──────── LISTED ENTRIES

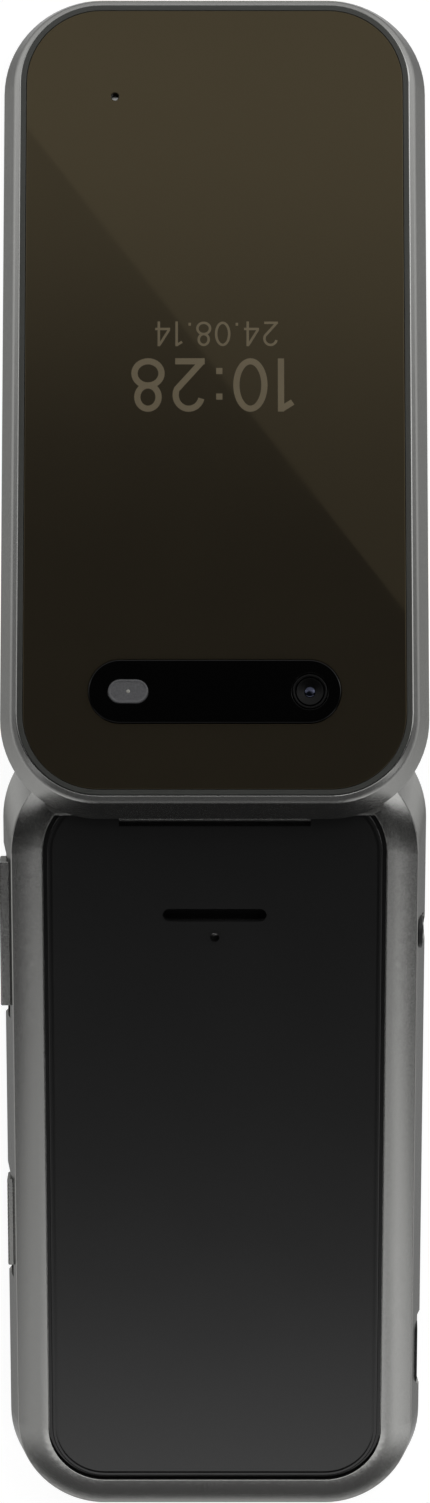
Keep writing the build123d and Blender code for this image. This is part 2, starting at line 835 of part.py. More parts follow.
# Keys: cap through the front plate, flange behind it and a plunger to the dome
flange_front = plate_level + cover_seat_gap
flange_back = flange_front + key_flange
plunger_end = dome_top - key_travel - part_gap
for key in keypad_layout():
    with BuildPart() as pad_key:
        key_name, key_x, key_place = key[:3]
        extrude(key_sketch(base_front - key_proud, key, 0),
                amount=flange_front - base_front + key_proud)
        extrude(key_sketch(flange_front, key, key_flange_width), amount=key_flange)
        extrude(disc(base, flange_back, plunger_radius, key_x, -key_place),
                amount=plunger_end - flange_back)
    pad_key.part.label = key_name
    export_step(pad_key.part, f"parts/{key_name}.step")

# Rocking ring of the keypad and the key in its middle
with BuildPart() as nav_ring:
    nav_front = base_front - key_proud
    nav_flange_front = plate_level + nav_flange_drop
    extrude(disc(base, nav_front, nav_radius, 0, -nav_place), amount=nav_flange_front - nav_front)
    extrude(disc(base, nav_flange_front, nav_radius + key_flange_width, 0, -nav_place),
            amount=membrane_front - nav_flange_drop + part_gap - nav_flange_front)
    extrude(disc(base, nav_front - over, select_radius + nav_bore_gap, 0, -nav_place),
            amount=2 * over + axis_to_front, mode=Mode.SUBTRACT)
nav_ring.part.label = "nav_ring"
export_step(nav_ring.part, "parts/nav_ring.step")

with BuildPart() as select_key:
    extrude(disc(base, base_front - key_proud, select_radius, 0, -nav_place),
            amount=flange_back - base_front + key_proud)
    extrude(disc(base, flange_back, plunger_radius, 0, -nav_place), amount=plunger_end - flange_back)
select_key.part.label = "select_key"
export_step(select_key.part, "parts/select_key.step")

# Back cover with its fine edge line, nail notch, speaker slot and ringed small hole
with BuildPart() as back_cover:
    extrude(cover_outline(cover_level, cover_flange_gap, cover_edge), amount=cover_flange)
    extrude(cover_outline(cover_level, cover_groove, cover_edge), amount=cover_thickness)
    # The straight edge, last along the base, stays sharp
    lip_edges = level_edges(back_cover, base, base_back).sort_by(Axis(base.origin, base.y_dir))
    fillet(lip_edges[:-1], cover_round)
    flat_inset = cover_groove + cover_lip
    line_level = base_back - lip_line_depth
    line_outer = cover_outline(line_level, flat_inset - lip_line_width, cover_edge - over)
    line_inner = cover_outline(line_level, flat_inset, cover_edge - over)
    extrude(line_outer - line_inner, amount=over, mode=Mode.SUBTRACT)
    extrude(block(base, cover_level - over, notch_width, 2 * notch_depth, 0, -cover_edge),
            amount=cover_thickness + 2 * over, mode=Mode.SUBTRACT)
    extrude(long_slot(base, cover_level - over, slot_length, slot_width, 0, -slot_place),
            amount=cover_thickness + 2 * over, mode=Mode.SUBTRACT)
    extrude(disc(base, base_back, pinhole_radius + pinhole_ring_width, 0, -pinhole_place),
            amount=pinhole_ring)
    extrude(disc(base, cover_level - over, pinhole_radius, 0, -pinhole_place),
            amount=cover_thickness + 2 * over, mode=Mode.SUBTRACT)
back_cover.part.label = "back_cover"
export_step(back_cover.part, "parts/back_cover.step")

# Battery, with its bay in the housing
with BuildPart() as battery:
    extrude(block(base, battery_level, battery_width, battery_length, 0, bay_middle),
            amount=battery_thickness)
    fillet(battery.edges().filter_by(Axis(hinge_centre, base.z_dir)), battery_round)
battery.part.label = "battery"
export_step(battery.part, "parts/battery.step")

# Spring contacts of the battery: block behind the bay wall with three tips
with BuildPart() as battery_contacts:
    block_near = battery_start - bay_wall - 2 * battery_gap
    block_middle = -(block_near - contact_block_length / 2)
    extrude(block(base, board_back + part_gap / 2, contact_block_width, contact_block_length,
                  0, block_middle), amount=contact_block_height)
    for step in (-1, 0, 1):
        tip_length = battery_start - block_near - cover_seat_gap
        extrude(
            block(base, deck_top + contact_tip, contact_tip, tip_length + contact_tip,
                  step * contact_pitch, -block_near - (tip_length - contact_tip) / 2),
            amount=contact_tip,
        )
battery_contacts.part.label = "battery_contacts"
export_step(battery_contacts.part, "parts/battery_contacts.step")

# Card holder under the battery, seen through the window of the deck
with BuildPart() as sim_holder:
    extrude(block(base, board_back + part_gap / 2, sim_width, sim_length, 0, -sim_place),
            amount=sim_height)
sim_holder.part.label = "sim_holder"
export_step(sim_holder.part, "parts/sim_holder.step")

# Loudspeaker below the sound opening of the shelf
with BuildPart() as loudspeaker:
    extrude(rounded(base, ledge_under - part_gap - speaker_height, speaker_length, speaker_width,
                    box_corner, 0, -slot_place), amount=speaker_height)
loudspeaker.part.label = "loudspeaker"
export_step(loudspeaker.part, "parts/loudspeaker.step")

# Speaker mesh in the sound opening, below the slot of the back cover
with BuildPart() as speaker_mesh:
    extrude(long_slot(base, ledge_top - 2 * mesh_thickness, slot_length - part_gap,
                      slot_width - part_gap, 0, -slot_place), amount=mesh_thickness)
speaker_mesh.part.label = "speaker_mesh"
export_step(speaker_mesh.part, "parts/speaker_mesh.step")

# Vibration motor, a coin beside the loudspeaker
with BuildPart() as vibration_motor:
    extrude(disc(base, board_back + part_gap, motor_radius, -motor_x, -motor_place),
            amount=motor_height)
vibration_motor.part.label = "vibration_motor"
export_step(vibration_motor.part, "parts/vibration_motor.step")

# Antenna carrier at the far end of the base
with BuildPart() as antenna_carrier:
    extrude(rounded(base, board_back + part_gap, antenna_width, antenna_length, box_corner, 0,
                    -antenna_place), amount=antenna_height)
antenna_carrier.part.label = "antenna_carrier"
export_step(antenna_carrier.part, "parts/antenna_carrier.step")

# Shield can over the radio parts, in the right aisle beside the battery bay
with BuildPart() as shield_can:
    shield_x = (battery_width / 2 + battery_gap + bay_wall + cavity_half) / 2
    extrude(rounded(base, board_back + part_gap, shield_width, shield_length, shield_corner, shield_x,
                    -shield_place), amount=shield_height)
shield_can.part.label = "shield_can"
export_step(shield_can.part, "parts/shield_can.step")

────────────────
──────── LISTED ENTRIES

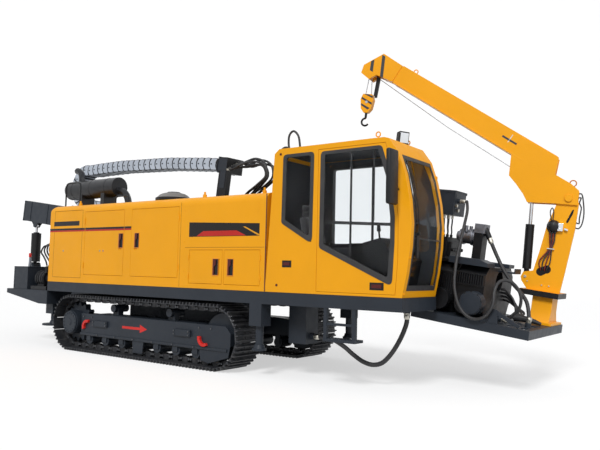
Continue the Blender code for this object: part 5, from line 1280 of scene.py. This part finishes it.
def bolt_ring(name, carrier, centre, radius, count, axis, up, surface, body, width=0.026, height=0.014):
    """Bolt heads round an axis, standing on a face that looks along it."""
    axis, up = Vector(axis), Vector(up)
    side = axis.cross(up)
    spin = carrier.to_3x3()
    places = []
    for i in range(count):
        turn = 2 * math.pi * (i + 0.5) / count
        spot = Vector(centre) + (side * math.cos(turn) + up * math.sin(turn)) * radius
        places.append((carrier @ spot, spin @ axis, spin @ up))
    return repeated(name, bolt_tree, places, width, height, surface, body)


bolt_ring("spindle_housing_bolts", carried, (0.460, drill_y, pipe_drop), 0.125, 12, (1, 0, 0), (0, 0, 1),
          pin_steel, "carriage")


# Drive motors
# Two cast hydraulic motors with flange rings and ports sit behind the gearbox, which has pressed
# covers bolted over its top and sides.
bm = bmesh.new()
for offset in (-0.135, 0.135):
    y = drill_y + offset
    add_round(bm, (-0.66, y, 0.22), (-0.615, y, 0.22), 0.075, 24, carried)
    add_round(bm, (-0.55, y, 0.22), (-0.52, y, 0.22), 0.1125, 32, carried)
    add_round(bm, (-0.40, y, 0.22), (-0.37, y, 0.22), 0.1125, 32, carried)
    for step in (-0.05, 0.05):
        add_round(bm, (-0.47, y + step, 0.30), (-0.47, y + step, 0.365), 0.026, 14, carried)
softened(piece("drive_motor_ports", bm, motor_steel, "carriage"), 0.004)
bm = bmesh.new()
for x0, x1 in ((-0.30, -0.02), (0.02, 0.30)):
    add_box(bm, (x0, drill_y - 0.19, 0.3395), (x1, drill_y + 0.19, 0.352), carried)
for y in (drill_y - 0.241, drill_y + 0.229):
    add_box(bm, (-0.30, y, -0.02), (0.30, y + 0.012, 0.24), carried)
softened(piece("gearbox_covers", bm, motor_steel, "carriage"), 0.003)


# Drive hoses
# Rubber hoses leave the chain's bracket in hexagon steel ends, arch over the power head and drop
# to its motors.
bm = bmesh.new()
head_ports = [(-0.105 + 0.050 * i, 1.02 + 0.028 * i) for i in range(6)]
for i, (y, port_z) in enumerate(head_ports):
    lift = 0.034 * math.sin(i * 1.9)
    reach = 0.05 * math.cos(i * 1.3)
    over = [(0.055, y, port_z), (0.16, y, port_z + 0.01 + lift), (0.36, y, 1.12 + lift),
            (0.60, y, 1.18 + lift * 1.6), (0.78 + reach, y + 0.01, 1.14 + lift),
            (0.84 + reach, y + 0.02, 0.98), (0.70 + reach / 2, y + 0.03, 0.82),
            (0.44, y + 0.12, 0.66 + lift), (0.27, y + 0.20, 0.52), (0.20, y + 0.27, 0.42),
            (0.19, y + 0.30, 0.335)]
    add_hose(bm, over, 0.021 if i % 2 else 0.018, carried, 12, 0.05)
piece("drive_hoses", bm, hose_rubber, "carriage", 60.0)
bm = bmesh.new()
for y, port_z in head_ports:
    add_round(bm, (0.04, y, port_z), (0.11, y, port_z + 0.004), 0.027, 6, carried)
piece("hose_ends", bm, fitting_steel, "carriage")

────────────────
──────── LISTED ENTRIES

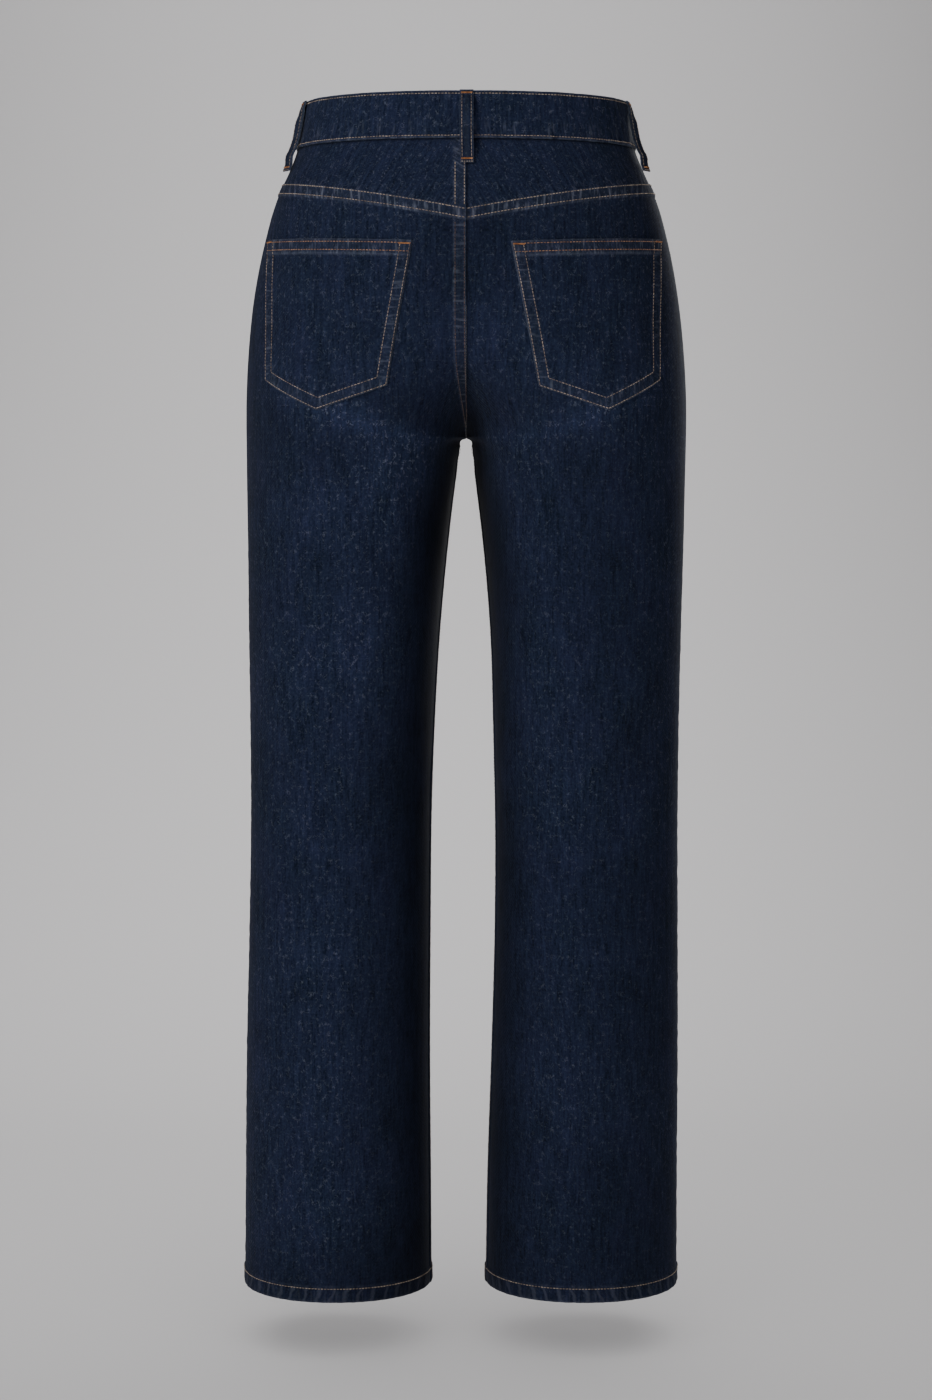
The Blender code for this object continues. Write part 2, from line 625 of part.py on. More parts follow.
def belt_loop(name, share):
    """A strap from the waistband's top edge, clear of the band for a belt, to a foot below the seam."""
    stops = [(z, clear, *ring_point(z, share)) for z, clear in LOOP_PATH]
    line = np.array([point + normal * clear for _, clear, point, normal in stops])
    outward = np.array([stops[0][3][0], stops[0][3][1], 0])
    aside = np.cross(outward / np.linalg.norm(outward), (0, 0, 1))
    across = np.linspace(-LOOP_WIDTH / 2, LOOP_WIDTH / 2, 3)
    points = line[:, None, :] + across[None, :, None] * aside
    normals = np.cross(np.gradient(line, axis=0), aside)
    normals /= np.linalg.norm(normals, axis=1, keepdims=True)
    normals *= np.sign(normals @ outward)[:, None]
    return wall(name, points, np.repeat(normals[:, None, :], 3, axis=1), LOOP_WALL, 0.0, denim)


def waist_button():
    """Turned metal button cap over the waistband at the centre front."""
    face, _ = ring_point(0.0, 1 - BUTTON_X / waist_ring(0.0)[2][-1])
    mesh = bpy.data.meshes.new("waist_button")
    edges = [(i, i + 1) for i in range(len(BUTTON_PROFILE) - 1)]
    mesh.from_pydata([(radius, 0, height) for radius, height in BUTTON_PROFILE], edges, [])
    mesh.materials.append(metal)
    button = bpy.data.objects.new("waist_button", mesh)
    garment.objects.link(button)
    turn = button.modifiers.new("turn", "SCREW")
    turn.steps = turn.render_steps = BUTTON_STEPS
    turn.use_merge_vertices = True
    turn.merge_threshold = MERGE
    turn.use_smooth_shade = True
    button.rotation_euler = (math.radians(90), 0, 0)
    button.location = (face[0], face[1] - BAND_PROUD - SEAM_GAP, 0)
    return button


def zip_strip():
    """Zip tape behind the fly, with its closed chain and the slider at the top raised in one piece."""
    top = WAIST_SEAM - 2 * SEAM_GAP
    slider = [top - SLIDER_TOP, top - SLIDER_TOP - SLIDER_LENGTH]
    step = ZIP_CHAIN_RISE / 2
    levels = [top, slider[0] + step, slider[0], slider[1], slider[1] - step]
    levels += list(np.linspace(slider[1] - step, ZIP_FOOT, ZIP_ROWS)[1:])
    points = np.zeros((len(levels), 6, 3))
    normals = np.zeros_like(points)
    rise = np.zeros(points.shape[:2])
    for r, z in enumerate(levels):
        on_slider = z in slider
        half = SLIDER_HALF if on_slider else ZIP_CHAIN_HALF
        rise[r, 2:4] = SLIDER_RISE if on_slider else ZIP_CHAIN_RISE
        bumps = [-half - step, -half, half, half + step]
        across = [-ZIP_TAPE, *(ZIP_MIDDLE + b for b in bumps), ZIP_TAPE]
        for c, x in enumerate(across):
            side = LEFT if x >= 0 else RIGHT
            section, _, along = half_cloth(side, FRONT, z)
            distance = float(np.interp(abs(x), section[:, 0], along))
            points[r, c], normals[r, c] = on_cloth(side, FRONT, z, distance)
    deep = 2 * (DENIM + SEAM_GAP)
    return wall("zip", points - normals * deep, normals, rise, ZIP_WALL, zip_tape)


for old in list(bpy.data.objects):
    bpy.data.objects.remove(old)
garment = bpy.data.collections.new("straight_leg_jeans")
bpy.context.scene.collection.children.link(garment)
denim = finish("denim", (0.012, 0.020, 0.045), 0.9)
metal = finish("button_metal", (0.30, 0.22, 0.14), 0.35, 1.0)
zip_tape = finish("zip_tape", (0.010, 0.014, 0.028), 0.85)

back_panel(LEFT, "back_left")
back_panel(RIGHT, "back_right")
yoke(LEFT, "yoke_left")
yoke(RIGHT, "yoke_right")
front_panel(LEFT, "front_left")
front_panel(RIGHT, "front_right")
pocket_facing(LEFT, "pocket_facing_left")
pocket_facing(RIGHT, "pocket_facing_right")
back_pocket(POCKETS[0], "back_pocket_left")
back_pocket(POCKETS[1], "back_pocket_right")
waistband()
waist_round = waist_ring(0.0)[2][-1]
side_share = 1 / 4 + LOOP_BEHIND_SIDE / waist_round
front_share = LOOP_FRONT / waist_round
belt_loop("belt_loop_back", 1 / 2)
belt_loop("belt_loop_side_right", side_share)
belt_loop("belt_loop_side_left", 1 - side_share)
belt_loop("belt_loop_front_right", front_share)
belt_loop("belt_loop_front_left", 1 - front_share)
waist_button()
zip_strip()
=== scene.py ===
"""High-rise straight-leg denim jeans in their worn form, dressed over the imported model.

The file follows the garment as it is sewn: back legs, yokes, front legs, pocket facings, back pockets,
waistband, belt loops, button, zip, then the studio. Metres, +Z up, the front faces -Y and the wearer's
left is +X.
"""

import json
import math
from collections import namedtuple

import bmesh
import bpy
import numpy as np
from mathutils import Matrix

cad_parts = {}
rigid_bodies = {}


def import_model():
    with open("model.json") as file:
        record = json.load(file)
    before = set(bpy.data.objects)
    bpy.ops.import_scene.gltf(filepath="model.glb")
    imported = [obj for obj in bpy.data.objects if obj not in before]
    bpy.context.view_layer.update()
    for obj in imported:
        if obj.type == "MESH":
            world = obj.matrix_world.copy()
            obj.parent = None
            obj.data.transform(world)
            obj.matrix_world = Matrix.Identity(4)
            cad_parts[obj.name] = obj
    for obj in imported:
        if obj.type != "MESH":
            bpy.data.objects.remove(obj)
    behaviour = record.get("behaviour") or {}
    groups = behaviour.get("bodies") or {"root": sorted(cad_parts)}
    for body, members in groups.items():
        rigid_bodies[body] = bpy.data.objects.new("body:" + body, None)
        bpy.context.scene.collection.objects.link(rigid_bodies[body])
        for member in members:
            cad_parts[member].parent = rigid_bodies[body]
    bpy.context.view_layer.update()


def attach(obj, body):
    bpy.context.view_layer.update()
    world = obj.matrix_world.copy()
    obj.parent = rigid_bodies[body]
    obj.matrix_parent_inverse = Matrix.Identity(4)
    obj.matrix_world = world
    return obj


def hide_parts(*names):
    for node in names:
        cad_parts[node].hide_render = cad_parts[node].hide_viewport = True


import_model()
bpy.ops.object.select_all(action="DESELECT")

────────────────

◆ **GIVEN PROBLEM**:
Print only the run of lines that begins with the line containing "rise, ZIP_WALL, zip_tape)" and ends with the line containing "obj.data.transform(world)", both included, exactly as they read.

◆ **OUTPUT FOR THIS TASK**:
    return wall("zip", points - normals * deep, normals, rise, ZIP_WALL, zip_tape)


for old in list(bpy.data.objects):
    bpy.data.objects.remove(old)
garment = bpy.data.collections.new("straight_leg_jeans")
bpy.context.scene.collection.children.link(garment)
denim = finish("denim", (0.012, 0.020, 0.045), 0.9)
metal = finish("button_metal", (0.30, 0.22, 0.14), 0.35, 1.0)
zip_tape = finish("zip_tape", (0.010, 0.014, 0.028), 0.85)

back_panel(LEFT, "back_left")
back_panel(RIGHT, "back_right")
yoke(LEFT, "yoke_left")
yoke(RIGHT, "yoke_right")
front_panel(LEFT, "front_left")
front_panel(RIGHT, "front_right")
pocket_facing(LEFT, "pocket_facing_left")
pocket_facing(RIGHT, "pocket_facing_right")
back_pocket(POCKETS[0], "back_pocket_left")
back_pocket(POCKETS[1], "back_pocket_right")
waistband()
waist_round = waist_ring(0.0)[2][-1]
side_share = 1 / 4 + LOOP_BEHIND_SIDE / waist_round
front_share = LOOP_FRONT / waist_round
belt_loop("belt_loop_back", 1 / 2)
belt_loop("belt_loop_side_right", side_share)
belt_loop("belt_loop_side_left", 1 - side_share)
belt_loop("belt_loop_front_right", front_share)
belt_loop("belt_loop_front_left", 1 - front_share)
waist_button()
zip_strip()
=== scene.py ===
"""High-rise straight-leg denim jeans in their worn form, dressed over the imported model.

The file follows the garment as it is sewn: back legs, yokes, front legs, pocket facings, back pockets,
waistband, belt loops, button, zip, then the studio. Metres, +Z up, the front faces -Y and the wearer's
left is +X.
"""

import json
import math
from collections import namedtuple

import bmesh
import bpy
import numpy as np
from mathutils import Matrix

cad_parts = {}
rigid_bodies = {}


def import_model():
    with open("model.json") as file:
        record = json.load(file)
    before = set(bpy.data.objects)
    bpy.ops.import_scene.gltf(filepath="model.glb")
    imported = [obj for obj in bpy.data.objects if obj not in before]
    bpy.context.view_layer.update()
    for obj in imported:
        if obj.type == "MESH":
            world = obj.matrix_world.copy()
            obj.parent = None
            obj.data.transform(world)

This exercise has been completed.